Start

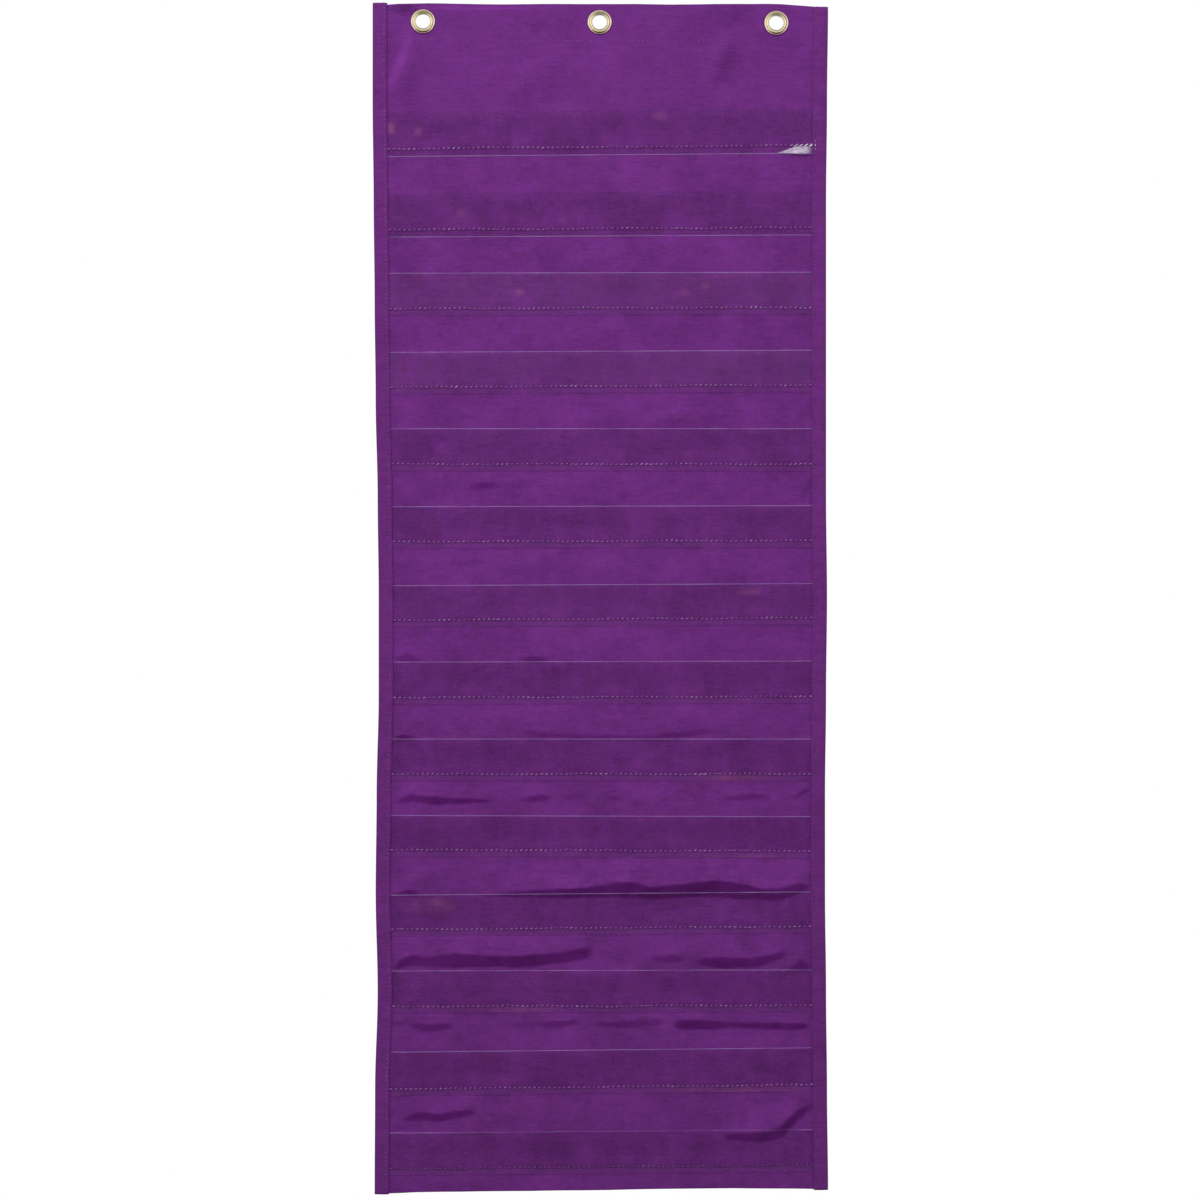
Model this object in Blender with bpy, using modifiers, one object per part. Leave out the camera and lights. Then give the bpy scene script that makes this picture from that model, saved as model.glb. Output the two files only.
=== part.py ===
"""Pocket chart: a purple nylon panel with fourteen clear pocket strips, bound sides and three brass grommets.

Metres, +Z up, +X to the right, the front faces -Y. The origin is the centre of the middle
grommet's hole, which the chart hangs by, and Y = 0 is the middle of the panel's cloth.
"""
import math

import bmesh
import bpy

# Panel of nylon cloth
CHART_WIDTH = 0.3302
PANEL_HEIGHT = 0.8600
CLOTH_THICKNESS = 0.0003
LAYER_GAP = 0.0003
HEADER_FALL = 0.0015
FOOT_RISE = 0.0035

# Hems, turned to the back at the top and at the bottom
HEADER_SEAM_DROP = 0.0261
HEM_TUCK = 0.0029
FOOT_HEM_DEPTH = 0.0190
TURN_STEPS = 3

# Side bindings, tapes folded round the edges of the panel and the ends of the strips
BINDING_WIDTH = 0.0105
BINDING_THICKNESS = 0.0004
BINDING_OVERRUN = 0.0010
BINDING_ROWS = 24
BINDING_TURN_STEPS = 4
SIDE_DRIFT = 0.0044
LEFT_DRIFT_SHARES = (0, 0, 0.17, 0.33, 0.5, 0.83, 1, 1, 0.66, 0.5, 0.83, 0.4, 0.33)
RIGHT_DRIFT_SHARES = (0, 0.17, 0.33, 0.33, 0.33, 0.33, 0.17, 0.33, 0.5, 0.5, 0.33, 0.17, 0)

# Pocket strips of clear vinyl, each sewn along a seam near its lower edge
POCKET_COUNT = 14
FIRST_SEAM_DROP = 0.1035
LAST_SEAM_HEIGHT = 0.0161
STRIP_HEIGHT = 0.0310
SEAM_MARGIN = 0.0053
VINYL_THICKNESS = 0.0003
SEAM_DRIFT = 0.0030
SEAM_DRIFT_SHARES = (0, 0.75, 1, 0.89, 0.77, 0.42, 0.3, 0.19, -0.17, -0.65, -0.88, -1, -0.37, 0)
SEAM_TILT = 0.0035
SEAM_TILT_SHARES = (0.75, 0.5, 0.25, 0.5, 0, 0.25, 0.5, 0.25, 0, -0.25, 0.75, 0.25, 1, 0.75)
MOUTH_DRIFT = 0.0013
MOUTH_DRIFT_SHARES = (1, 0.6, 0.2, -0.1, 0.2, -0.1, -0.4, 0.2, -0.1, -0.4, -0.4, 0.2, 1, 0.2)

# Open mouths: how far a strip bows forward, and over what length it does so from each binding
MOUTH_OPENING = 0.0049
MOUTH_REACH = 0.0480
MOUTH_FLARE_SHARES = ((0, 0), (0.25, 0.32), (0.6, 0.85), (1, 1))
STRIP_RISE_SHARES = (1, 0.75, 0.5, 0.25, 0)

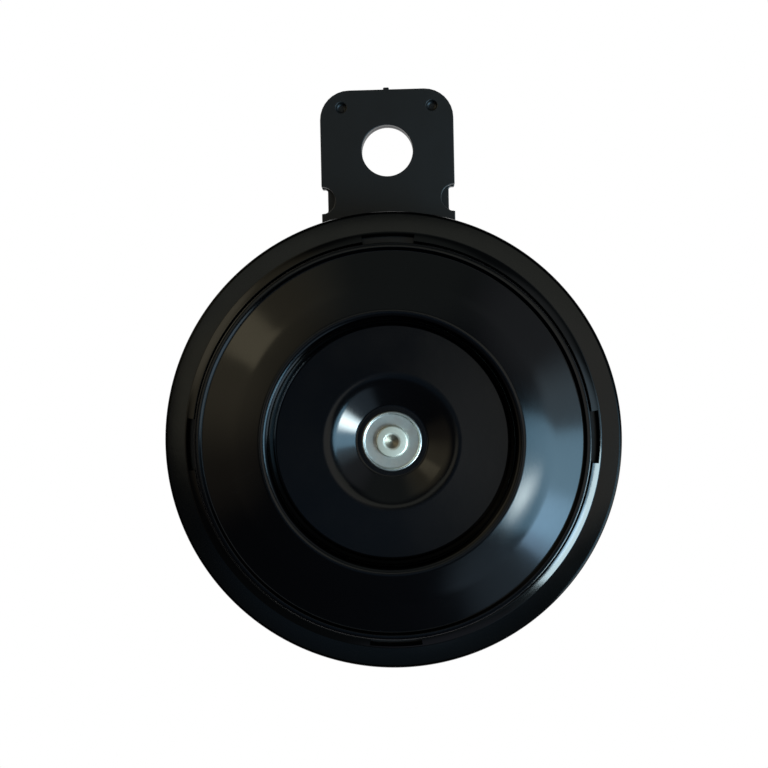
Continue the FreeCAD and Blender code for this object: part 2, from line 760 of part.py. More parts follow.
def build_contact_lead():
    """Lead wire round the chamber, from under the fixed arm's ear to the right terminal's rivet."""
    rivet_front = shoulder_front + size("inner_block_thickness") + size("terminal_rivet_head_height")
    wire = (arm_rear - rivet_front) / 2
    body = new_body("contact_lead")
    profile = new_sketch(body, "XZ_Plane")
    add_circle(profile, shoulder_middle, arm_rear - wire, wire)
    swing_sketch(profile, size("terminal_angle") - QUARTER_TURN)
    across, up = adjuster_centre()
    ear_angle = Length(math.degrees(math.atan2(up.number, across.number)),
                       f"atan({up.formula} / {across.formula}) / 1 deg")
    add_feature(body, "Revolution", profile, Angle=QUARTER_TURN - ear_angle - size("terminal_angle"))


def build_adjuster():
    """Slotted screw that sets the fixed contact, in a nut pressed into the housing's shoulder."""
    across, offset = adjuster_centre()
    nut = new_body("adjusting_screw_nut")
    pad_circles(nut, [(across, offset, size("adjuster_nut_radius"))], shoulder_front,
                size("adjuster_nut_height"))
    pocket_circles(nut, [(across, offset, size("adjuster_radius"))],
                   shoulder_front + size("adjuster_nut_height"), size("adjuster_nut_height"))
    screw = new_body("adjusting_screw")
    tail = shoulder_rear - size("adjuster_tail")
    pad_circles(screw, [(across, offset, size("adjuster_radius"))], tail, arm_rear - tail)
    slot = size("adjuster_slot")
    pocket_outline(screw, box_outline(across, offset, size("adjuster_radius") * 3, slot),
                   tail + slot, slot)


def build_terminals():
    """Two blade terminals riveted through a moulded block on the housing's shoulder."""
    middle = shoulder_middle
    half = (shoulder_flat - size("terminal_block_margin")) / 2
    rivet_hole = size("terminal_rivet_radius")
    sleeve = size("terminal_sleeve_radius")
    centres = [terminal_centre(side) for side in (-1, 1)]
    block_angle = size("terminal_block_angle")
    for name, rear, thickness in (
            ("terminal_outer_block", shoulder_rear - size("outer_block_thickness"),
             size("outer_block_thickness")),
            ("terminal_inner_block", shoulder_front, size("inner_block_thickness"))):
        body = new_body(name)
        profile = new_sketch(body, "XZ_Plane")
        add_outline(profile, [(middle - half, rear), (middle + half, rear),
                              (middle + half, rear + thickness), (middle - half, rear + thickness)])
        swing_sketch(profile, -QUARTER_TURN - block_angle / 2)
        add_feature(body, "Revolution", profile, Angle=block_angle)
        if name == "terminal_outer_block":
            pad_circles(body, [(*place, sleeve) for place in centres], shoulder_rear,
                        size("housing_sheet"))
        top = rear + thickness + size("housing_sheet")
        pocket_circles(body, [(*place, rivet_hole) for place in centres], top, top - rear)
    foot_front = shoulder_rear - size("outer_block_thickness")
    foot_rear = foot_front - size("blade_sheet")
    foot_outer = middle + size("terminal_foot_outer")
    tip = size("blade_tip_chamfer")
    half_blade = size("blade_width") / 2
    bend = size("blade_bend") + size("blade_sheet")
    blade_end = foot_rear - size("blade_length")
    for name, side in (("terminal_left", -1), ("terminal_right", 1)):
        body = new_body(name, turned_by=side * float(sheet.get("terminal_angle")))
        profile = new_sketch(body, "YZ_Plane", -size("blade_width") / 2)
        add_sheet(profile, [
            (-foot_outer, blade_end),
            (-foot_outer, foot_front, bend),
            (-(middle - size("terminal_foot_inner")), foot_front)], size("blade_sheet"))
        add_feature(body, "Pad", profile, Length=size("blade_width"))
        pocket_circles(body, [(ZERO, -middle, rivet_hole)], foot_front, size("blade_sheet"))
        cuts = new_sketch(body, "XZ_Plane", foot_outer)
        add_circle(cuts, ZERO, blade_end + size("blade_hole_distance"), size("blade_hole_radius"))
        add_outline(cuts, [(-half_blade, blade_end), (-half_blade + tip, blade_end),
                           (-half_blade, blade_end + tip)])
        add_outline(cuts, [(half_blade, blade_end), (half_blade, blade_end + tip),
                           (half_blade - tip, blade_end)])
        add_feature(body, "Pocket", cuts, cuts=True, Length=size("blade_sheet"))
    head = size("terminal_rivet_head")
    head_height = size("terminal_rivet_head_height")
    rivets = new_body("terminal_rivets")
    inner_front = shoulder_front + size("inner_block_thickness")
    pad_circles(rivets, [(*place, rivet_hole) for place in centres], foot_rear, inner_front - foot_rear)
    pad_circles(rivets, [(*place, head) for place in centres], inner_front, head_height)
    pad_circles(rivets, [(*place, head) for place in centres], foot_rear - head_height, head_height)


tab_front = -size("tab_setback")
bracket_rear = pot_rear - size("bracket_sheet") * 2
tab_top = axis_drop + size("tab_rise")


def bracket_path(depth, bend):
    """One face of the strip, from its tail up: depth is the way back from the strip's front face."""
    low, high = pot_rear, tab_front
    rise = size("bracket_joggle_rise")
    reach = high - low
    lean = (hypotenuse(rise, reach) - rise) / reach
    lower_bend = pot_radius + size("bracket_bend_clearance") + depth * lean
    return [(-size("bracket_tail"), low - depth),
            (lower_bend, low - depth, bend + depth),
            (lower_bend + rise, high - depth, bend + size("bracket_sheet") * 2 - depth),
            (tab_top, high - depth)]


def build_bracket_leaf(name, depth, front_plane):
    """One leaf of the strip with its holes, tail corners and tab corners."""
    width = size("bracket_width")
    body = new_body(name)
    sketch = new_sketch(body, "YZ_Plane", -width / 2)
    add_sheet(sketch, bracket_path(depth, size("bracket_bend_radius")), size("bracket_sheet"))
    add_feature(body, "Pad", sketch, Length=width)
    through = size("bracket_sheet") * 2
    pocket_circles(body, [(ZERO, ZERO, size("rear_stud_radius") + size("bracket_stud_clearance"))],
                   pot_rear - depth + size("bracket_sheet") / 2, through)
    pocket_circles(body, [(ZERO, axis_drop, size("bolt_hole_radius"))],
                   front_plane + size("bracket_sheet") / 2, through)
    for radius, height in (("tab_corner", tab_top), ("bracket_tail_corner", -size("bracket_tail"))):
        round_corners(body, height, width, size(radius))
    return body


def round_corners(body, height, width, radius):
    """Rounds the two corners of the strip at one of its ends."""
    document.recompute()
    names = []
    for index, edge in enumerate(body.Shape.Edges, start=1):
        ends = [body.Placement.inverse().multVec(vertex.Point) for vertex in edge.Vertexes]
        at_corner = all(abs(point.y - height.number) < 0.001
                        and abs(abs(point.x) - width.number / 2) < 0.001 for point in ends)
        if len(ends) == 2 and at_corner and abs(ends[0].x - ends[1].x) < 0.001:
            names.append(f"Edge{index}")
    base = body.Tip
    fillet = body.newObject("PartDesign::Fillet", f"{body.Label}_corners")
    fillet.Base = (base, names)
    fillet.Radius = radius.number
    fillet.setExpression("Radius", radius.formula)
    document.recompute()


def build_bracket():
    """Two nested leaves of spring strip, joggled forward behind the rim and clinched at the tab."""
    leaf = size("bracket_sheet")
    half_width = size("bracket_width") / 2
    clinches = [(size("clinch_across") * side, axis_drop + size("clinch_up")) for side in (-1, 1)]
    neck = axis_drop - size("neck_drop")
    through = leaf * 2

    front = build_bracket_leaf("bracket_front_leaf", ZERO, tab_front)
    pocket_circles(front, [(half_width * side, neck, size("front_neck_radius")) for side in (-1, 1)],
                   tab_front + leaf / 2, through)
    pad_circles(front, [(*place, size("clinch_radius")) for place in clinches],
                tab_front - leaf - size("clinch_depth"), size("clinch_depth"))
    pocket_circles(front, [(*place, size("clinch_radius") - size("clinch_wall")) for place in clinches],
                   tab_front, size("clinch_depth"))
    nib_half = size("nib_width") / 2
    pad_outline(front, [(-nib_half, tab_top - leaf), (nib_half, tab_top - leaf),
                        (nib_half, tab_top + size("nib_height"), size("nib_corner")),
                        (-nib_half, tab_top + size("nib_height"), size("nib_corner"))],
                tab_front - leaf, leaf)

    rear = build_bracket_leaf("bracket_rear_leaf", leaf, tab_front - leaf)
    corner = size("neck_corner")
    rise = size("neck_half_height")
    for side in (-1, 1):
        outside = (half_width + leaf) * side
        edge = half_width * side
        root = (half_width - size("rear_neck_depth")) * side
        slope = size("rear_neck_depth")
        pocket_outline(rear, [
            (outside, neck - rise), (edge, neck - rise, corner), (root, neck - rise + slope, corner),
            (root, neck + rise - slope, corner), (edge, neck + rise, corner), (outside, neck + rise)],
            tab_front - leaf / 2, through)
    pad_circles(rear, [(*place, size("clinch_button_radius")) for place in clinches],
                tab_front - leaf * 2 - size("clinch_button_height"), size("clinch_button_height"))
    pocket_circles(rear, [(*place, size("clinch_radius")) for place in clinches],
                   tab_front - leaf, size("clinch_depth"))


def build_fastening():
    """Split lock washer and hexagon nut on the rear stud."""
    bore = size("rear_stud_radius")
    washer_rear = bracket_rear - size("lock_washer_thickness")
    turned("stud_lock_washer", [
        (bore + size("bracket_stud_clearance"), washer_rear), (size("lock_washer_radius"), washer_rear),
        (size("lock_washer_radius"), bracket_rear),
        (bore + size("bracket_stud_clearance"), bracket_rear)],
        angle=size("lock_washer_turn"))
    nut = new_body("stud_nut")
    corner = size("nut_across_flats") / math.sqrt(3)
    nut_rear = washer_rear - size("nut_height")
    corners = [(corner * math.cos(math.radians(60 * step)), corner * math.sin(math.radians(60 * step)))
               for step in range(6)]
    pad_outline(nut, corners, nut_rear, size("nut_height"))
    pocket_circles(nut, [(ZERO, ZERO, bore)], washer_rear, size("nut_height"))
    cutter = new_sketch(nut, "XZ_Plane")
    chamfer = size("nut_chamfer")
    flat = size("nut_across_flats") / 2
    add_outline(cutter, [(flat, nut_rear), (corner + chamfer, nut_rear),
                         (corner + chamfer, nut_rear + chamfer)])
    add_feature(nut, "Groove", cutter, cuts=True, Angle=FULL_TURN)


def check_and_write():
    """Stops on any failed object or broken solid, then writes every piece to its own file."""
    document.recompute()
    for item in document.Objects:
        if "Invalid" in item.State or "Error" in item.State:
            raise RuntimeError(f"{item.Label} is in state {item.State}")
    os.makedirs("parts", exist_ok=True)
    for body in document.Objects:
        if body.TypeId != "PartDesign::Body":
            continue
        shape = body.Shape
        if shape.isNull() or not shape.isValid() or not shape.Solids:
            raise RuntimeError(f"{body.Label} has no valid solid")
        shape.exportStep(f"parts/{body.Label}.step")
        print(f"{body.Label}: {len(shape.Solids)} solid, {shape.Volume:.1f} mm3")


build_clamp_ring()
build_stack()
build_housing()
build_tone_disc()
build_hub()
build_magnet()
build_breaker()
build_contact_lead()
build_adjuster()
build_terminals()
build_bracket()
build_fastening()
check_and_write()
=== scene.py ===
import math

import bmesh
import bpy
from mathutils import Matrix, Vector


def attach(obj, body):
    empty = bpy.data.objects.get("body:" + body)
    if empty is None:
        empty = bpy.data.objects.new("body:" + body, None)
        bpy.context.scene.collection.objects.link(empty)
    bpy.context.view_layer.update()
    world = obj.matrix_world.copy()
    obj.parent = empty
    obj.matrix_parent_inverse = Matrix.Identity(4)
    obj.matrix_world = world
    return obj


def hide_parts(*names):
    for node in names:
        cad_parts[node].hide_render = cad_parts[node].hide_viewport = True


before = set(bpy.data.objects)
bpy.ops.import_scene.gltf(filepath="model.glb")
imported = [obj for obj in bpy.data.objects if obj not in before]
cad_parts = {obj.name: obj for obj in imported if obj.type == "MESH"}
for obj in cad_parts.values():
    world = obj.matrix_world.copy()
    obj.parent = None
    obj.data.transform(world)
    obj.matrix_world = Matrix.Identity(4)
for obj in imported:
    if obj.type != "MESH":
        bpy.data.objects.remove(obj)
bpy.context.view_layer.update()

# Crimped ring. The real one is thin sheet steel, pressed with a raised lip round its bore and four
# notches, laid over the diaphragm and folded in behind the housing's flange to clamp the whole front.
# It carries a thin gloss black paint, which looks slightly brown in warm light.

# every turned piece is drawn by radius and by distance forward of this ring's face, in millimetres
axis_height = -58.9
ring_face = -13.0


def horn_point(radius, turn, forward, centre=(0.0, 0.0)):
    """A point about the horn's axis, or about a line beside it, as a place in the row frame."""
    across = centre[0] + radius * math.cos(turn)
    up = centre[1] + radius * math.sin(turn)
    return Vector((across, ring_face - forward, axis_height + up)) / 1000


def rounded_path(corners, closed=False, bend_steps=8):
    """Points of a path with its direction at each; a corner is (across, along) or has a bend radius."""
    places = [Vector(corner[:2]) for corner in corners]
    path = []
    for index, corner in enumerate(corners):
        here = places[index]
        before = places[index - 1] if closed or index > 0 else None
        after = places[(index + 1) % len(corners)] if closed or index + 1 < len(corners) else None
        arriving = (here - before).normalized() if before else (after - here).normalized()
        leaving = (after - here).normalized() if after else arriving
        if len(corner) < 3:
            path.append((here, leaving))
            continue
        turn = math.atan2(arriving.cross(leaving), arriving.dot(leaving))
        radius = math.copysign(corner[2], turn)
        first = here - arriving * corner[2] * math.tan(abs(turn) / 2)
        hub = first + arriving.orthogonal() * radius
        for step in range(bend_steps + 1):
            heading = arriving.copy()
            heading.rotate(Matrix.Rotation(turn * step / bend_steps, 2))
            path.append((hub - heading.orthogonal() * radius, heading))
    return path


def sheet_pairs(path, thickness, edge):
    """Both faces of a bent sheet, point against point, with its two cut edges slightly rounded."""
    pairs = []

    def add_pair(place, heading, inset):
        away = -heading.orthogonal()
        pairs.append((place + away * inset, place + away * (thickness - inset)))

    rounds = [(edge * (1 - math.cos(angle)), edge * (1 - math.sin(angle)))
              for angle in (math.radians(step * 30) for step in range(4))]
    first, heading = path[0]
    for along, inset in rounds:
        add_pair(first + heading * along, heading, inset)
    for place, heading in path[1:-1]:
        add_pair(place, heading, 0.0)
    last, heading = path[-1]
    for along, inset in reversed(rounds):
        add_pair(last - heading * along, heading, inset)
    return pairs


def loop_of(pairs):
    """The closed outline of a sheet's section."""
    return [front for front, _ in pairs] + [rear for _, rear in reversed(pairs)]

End

▶ **What is being asked**
Copy out only the lines above from the one with "obj.matrix_world = Matrix.Identity(4)" to the one with "# It carries", inclusive, exactly as they stand.

▶ **Solution below**
    obj.matrix_world = Matrix.Identity(4)
for obj in imported:
    if obj.type != "MESH":
        bpy.data.objects.remove(obj)
bpy.context.view_layer.update()

# Crimped ring. The real one is thin sheet steel, pressed with a raised lip round its bore and four
# notches, laid over the diaphragm and folded in behind the housing's flange to clamp the whole front.
# It carries a thin gloss black paint, which looks slightly brown in warm light.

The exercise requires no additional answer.